***** RECORDS TO USE *****
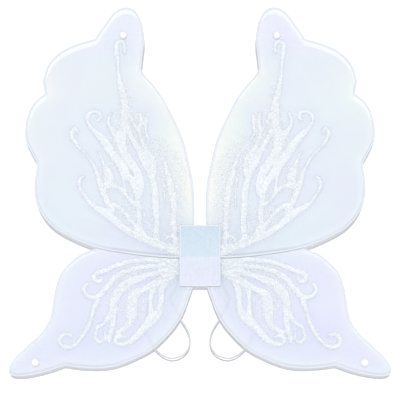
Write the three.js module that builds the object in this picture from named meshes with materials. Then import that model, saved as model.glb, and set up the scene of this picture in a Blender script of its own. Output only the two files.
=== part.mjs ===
// Fairy wings: two pairs of wire-framed mesh wings that grow out of a small centre panel, with an elastic
// arm loop on each side. Millimetres. +X to the wearer's right, +Z up, -Y is the decorated side, and +Y faces
// the wearer. The origin is the middle of the panel's back face, which rests on the wearer's spine.
//
// Every wing is drawn once as (out, up) points, "out" being the distance from the centre line, and is mirrored.
// "Depth" is the distance in front of the panel's back face, so a depth d lies at y = -d.

import * as THREE from 'three';

// ---- driving dimensions ----

const GAP = 0.3; // air between neighbouring pieces

const PANEL_WIDTH = 57.5;
const PANEL_HEIGHT = 86;
const PANEL_CORNER = 3;
const CORNER_SEGMENTS = 3;
const PAD_THICKNESS = 3.6;
const BOARD_THICKNESS = 1.2;
const BOARD_MARGIN = 2; // how far the board stops inside the panel's edge
const COVER_THICKNESS = 1.4;
const SPINE_WIDTH = 8; // the soft middle strip, where the panel creases

const FILM_THICKNESS = 0.4; // one layer of wing mesh
const WIRE_DIAMETER = 1.8;
const WIRE_SIDES = 6;
const WIRE_STEPS = 72;
const SLEEVE_DIAMETER = 2.4;
const SLEEVE_LENGTH = 14;
const SLEEVE_SIDES = 10;
const WIRE_END_LENGTH = 2; // shortest stretch of wire between a sleeve's mouth and the first bend
const HEM = 0.7; // mesh that shows outside the wire

const UPPER_REACH = 245; // centre line to the upper wing's widest point
const UPPER_RISE = 348; // panel centre to the horn's tip
const LOWER_REACH = 269;
const LOWER_DROP = 170;
const UPPER_PEARL_DIAMETER = 10;
const LOWER_PEARL_DIAMETER = 11;
const PEARL_HEIGHT = 3.4;
const PEARL_SIDES = 16;
const PEARL_RINGS = 5;

const ELASTIC_DIAMETER = 2.5;
const ELASTIC_SIDES = 8;
const ELASTIC_STEPS = 56;
const ELASTIC_LEAD = 5; // straight length below each tab
const TAB_HEIGHT = 8;
const UPPER_TAB_UP = 33; // height of each tab's middle on the panel's side
const LOWER_TAB_UP = -22;
const UPPER_TAB_OVERHANG = 4.75; // panel edge to the elastic's middle
const LOWER_TAB_OVERHANG = 1.9;

const OUTLINE_STEP = 9; // length of one straight edge along a wing's curved outline

// ---- depths, from the back face forwards ----

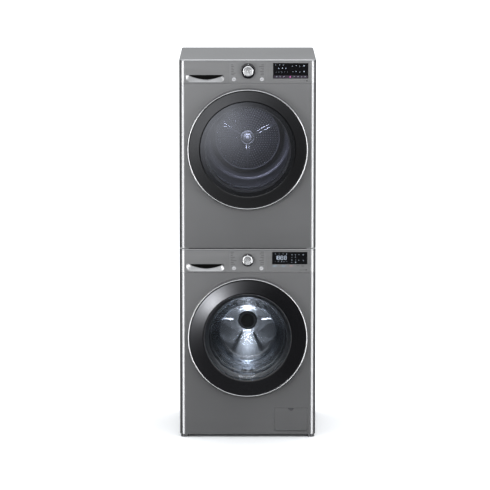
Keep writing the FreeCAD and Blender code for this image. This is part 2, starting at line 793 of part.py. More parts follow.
*****
### [WRITTEN PROBLEM]
Exactly reproduce all of the entries.

### [SOLUTION FOR THIS EXERCISE]
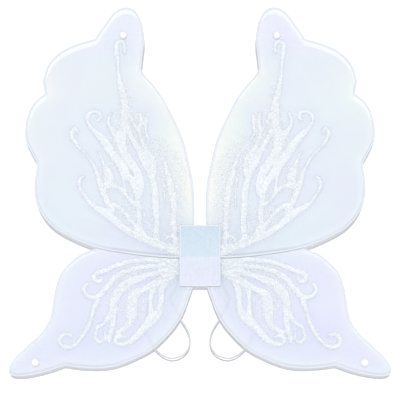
Write the three.js module that builds the object in this picture from named meshes with materials. Then import that model, saved as model.glb, and set up the scene of this picture in a Blender script of its own. Output only the two files.
=== part.mjs ===
// Fairy wings: two pairs of wire-framed mesh wings that grow out of a small centre panel, with an elastic
// arm loop on each side. Millimetres. +X to the wearer's right, +Z up, -Y is the decorated side, and +Y faces
// the wearer. The origin is the middle of the panel's back face, which rests on the wearer's spine.
//
// Every wing is drawn once as (out, up) points, "out" being the distance from the centre line, and is mirrored.
// "Depth" is the distance in front of the panel's back face, so a depth d lies at y = -d.

import * as THREE from 'three';

// ---- driving dimensions ----

const GAP = 0.3; // air between neighbouring pieces

const PANEL_WIDTH = 57.5;
const PANEL_HEIGHT = 86;
const PANEL_CORNER = 3;
const CORNER_SEGMENTS = 3;
const PAD_THICKNESS = 3.6;
const BOARD_THICKNESS = 1.2;
const BOARD_MARGIN = 2; // how far the board stops inside the panel's edge
const COVER_THICKNESS = 1.4;
const SPINE_WIDTH = 8; // the soft middle strip, where the panel creases

const FILM_THICKNESS = 0.4; // one layer of wing mesh
const WIRE_DIAMETER = 1.8;
const WIRE_SIDES = 6;
const WIRE_STEPS = 72;
const SLEEVE_DIAMETER = 2.4;
const SLEEVE_LENGTH = 14;
const SLEEVE_SIDES = 10;
const WIRE_END_LENGTH = 2; // shortest stretch of wire between a sleeve's mouth and the first bend
const HEM = 0.7; // mesh that shows outside the wire

const UPPER_REACH = 245; // centre line to the upper wing's widest point
const UPPER_RISE = 348; // panel centre to the horn's tip
const LOWER_REACH = 269;
const LOWER_DROP = 170;
const UPPER_PEARL_DIAMETER = 10;
const LOWER_PEARL_DIAMETER = 11;
const PEARL_HEIGHT = 3.4;
const PEARL_SIDES = 16;
const PEARL_RINGS = 5;

const ELASTIC_DIAMETER = 2.5;
const ELASTIC_SIDES = 8;
const ELASTIC_STEPS = 56;
const ELASTIC_LEAD = 5; // straight length below each tab
const TAB_HEIGHT = 8;
const UPPER_TAB_UP = 33; // height of each tab's middle on the panel's side
const LOWER_TAB_UP = -22;
const UPPER_TAB_OVERHANG = 4.75; // panel edge to the elastic's middle
const LOWER_TAB_OVERHANG = 1.9;

const OUTLINE_STEP = 9; // length of one straight edge along a wing's curved outline

// ---- depths, from the back face forwards ----

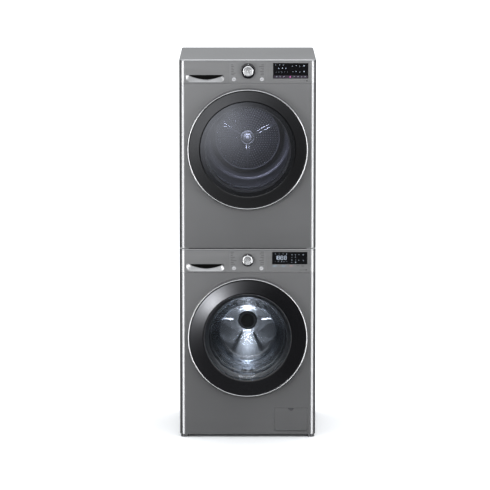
Keep writing the FreeCAD and Blender code for this image. This is part 2, starting at line 793 of part.py. More parts follow.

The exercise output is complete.